A passionate environmentalist and social justice activist, Ms. Stanaway began working in public television after raising four children. She worked at WITF-TV in Hershey, Pa., as an executive producer, writer and reporter. She created social and political segments for a statewide audience and later covered national and international issues in programs that aired nationwide.

Ms. Stanaway held a single-engine and glider-rated pilots license. She helped found a YMCA and helped organize a country juvenile probation system. She fought for environmental causes, organizing opposition to incinerators and nuclear waste dumps in populated areas. She volunteered as a naturalist in Boulder County

For more than 35 years Ms. Stanaway led the Ersa S. and Alfred C. Arbogast Foundation in support of women’s leadership and environmental organizations.

She studied and worked to protect petrogylphs and rock art as president of the advisory board for the Center for the Study of the First Americans. She received two Fulbright Scholarships in Tokyo and Okinawa and a National Endowment for the Humanities fellowship at the University of Michigan. Ms. Stanaway earned an Emmy Award nomination for her documentary Closing the Gap: Vietnam, a documentary that introduced Vietnamese refugees to the American public after the fall of Saigon.

Ms. Stanaway is survived by her daughters, Susan and Robin; a son, John; and six grandchildren.  

Richard Allen Willis

Richard Allen Willis ’51 MA/MS, ’67 PhD, New York City, Aug. 31, 2017, at age 90.

An actor, author and professor, Mr. Willis taught and directed theater at Northwestern and at Lewis & Clark College, where he served as chair of the theater department.

Mr. Willis appeared in several films. He moved to New York City, where he appeared off-Broadway. Mr. Willis also had roles in several soap operas, including One Life to Live. He published several short stories and wrote Long Gone (2007), a memoir about his childhood on a small farm in rural eastern Iowa during the Depression.

He is survived by his wife, Linda.

Photo courtesy of Northwestern University Archives

Charles M.E. Eugster

Charles M.E. Eugster ’50 DDS, Zurich, April 26, 2017, at age 97. A retired dentist, Dr. Eugster took up rowing at age 63, started bodybuilding at 87 and became a record-breaking sprinter at age 95. “You are never too old to try something new,” he wrote in his book, Age Is Just a Number: What a 97-Year-Old Record Breaker Can Teach Us About Growing Older (Little, Brown and Company, 2018). 

Dr. Eugster set several world records into his late 90s. The world’s oldest competitive rower, he won 40 gold medals in World Masters rowing and held multiple World Strenflex titles. At age 95, Dr. Eugster became the World Masters record holder in the 200-meter indoor and 400-meter outdoor sprinting events for his age group.

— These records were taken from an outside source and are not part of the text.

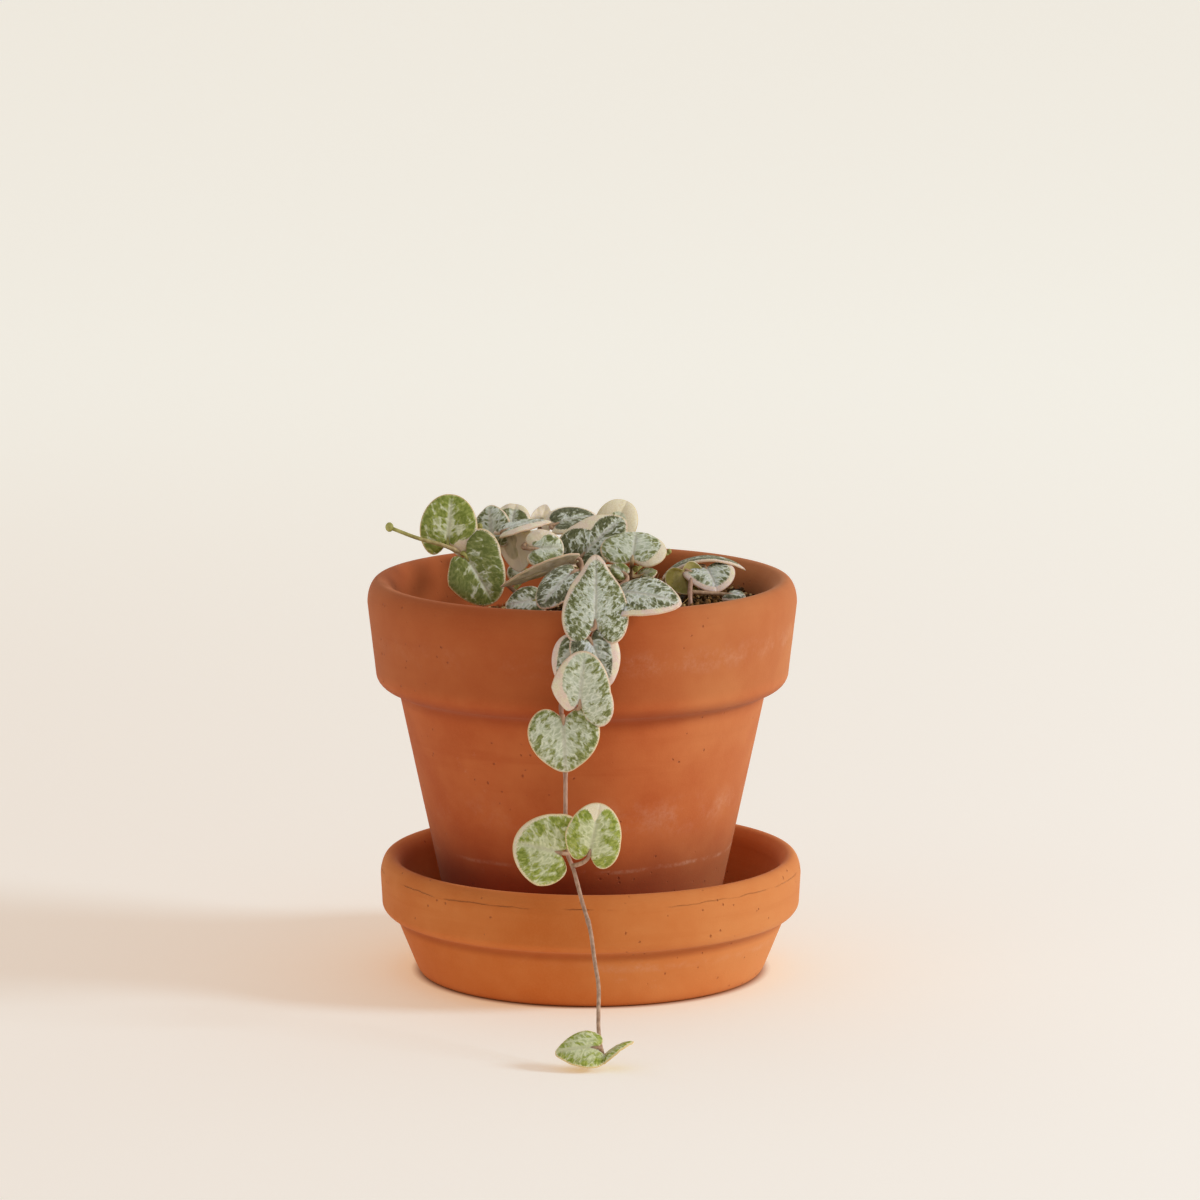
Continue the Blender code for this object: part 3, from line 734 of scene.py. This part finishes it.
def sliver(shell, place):
    return bmesh.ops.create_cone(
        shell, cap_ends=True, segments=5, radius1=1.0, radius2=0.5, depth=2.0, matrix=place
    )["verts"]


def crumb_size(draw):
    return [draw.uniform(0.35, 1.25) * draw.uniform(0.6, 1.0) for _ in range(3)]


def fleck_size(draw):
    return [draw.uniform(0.2, 0.6) for _ in range(3)]


def fibre_size(draw):
    return [0.14, 0.12, draw.uniform(0.8, 3.0)]


def potting_bits():
    crumb = loose_finish("soil_crumb", (28, 18, 10), (150, 108, 60), 900.0)
    fleck = loose_finish("soil_fleck", (196, 150, 78), (250, 226, 170), 1200.0)
    fibre = loose_finish("soil_fibre", (96, 66, 36), (196, 156, 96), 900.0)
    scattered("soil_crumbs", CRUMBS, 3, crumb, crumb_size, lump, 0.2)
    scattered("soil_flecks", FLECKS, 5, fleck, fleck_size, lump, 0.9)
    scattered("soil_fibres", FIBRES, 8, fibre, fibre_size, sliver, 3.0)


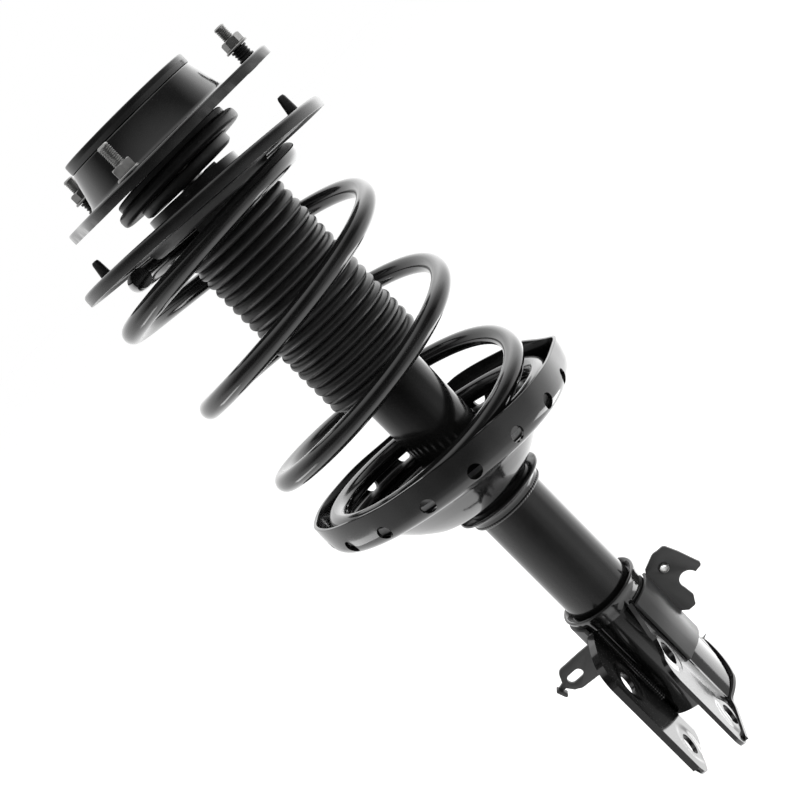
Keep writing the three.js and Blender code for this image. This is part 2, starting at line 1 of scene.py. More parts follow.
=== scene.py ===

Born in London just after World War I, Dr. Eugster suffered a number of debilitating illnesses as a child, including scarlet fever and whooping cough. He served in the Swiss army and then ran a dental practice in Zurich. 

He decided to get fit after he looked in the mirror in his 50s and realized he was a “balding, self-satisfied lump of lard,” he told the Daily Telegraph last year. He started rowing competitively, training six days a week. He retired from his dental practice at age 75 and became a fitness blogger. In his mid-80s, he started working out with a former Mr. Universe to put on muscle. Inspired by vanity, Dr. Eugster admitted, he wanted an “Adonis body to turn the heads of the sexy young 70-year-old girls on the beach.”

In recent years Dr. Eugster became a sought-after speaker on the benefits of staying active into older old age. His TEDxZurich talk, “Why Bodybuilding at Age 93 Is a Great Idea,” has been viewed more than 800,000 times. 

Dr. Eugster is survived by his two sons, Andre and Christian.